Charles Jones (Victorian politician)
Charles Edwin Jones (1828 – 18 March 1903) was an Australian politician.
Jones was born in Devonport in England to Welsh tailor John Jones and Elizabeth, née Tucker, becoming a tailor like his father. He became involved in radical and temperance causes and vigorously opposed Roman Catholicism. He married Anne Letitia Angear at Devonport in 1850, and in 1851 the couple migrated to Melbourne where Jones continued to work as a tailor until 1862. He was elected to Melbourne City Council in 1862 and remained until October 1865, his activism against Premier John O'Shanassy's "Irish ministry" led him to be associated with the protectionists despite his earlier free trade leanings.
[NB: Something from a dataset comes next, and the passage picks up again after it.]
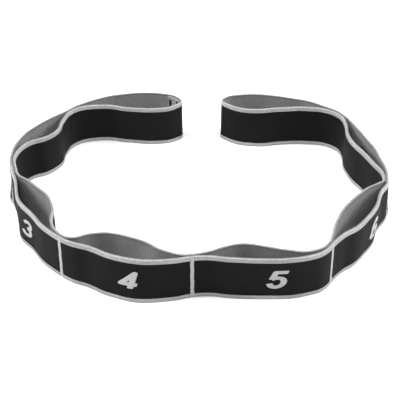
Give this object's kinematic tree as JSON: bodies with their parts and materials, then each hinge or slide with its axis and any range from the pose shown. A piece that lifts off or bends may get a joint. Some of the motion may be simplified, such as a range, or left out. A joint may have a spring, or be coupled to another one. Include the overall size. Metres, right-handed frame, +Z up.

In 1864, having been persuaded by the Orange Order to stand for the Victorian Parliament, he was elected to the seat of Ballarat East as a supporter of James McCulloch, and was appointed government whip.
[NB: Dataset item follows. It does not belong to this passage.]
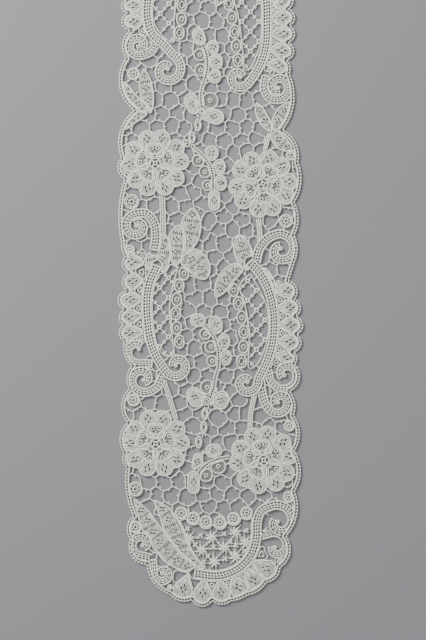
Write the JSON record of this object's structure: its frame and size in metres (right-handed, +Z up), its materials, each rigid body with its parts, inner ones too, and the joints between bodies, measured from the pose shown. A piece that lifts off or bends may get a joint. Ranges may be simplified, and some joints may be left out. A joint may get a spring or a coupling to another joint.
{
  "type": "lace lappet",
  "caption": "Flat needle-lace lappet: a strip with a scalloped rounded end and a straight taped heading, its flowers, scrolled bands and leaves joined by bars.",
  "frame": {"origin": "on the resting underside, at the middle of the lappet's width and length", "axes": "+Y along the strip, from the rounded end towards the heading; +Z up, out of the right side of the lace; +X across the strip to the right"},
  "size_m": [0.1109, 0.47, 0.0017],
  "materials": {
    "lace": "matte ivory linen thread",
    "tape": "matte woven linen tape"
  },
  "bodies": {
    "root": {"bead_chain_left_1": "lace", "bead_chain_left_2": "lace", "bead_chain_right_1": "lace", "bead_chain_right_2": "lace", "curl_left_1": "lace", "curl_left_2": "lace", "curl_left_3": "lace", "curl_left_4": "lace", "curl_left_5": "lace", "curl_right_1": "lace", "curl_right_2": "lace", "curl_right_3": "lace", "curl_right_4": "lace", "curl_right_5": "lace", "edging_left": "lace", "edging_right": "lace", "filling_left_1": "lace", "filling_left_2": "lace", "filling_right_1": "lace", "filling_right_2": "lace", "filling_shell": "lace", "flower_left_1": "lace", "flower_left_2": "lace", "flower_left_3": "lace", "flower_right_1": "lace", "flower_right_2": "lace", "flower_right_3": "lace", "ground_1": "lace", "ground_2": "lace", "ground_3": "lace", "ground_4": "lace", "ground_5": "lace", "ground_6": "lace", "heading": "tape", "leaf_spray_left_1": "lace", "leaf_spray_left_2": "lace", "leaf_spray_right_1": "lace", "leaf_spray_right_2": "lace", "medallion_left_1": "lace", "medallion_left_2": "lace", "medallion_right_1": "lace", "medallion_right_2": "lace", "scallops_left_1": "lace", "scallops_left_2": "lace", "scallops_right_1": "lace", "scallops_right_2": "lace", "scallops_shell": "lace", "shell_band": "lace", "shell_leaf_inner": "lace", "shell_leaf_outer": "lace", "shell_rings": "lace", "side_leaves_left": "lace", "side_leaves_right": "lace", "sprig_1": "lace", "sprig_2": "lace", "sprig_3": "lace", "sprig_4": "lace", "sprig_5": "lace"}
  },
  "joints": []
}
Jones' wife died on 3 June 1863, and he remarried on 17 February 1865 to Charlotte Ryan. Appointed literary editor of the Ballarat Evening Post in 1867, he had defected to the Opposition in October 1866 after being disappointed in his hopes for a ministry; he later returned to McCulloch but lost his seat at the 1868 election. During the Darling grant crisis he was re-elected to the parliament, defeating the lands minister William Vale in a ministerial by-election for Ballarat West and joining the opposition to Charles Sladen's government. In July, with McCulloch's return to government, he was appointed commissioner of roads and railways and vice-president of the board of lands and works. He quickly became embroiled in a series of court cases and inquiries resulting from his involvement in corrupt land operations; despite resigning his seat and winning re-election in March 1869, he was expelled from the Assembly in April and re-elected again by his constituents. He lost his seat in 1871 after his support was split by a large field of candidates.
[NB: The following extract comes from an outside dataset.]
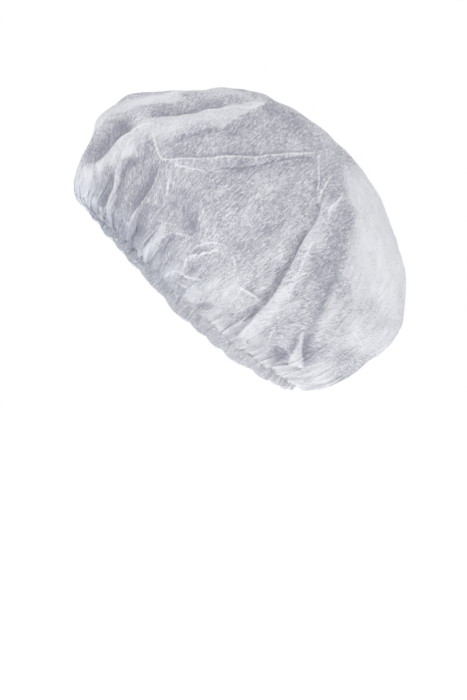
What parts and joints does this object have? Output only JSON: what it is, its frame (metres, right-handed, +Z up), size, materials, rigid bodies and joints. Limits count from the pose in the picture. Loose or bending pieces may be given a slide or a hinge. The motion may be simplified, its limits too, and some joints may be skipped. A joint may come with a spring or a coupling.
{
  "type": "bouffant cap",
  "caption": "Gathered bouffant cap of sheer white non-woven cloth, a puffed dome with a narrow turned-in hem on a hidden elastic, shown in its worn form.",
  "frame": {"origin": "middle of the gathered head opening, on the plane of its forehead and nape edges, where a head goes in", "axes": "the wearer faces -Y and the wearer's left side is +X; +Z is up as worn, and the opening faces down and forward, tipped 41.4 degrees"},
  "size_m": [0.2085, 0.2695, 0.2453],
  "materials": {
    "nonwoven_cloth": "matt, sheer, fibrous",
    "doubled_cloth": "matt, doubled sheer cloth",
    "elastic": "matt"
  },
  "bodies": {
    "root": {"crown": "nonwoven_cloth", "hem": "doubled_cloth", "elastic_band": "elastic"}
  },
  "joints": []
}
Jones' marriage fell apart in 1872 and after an unsuccessful court case in which he tried to marry Rebecca Einley he travelled to America, where he worked as a journalist and lecturer, living in Utah and Wisconsin. He returned to Victoria in 1881 and attempted to re-enter politics, failing at a by-election for Geelong in 1882 and for Ballarat West at the 1883 election before winning the seat in 1886. Running for in 1889 he was decisively defeated, losing again in 1892, after which he moved to Western Australia to work as a librarian. He continued his political efforts, running for Fremantle in the first federal election in 1901 with disappointing results. He returned to Ballarat in 1902 and died at Korumburra in 1903.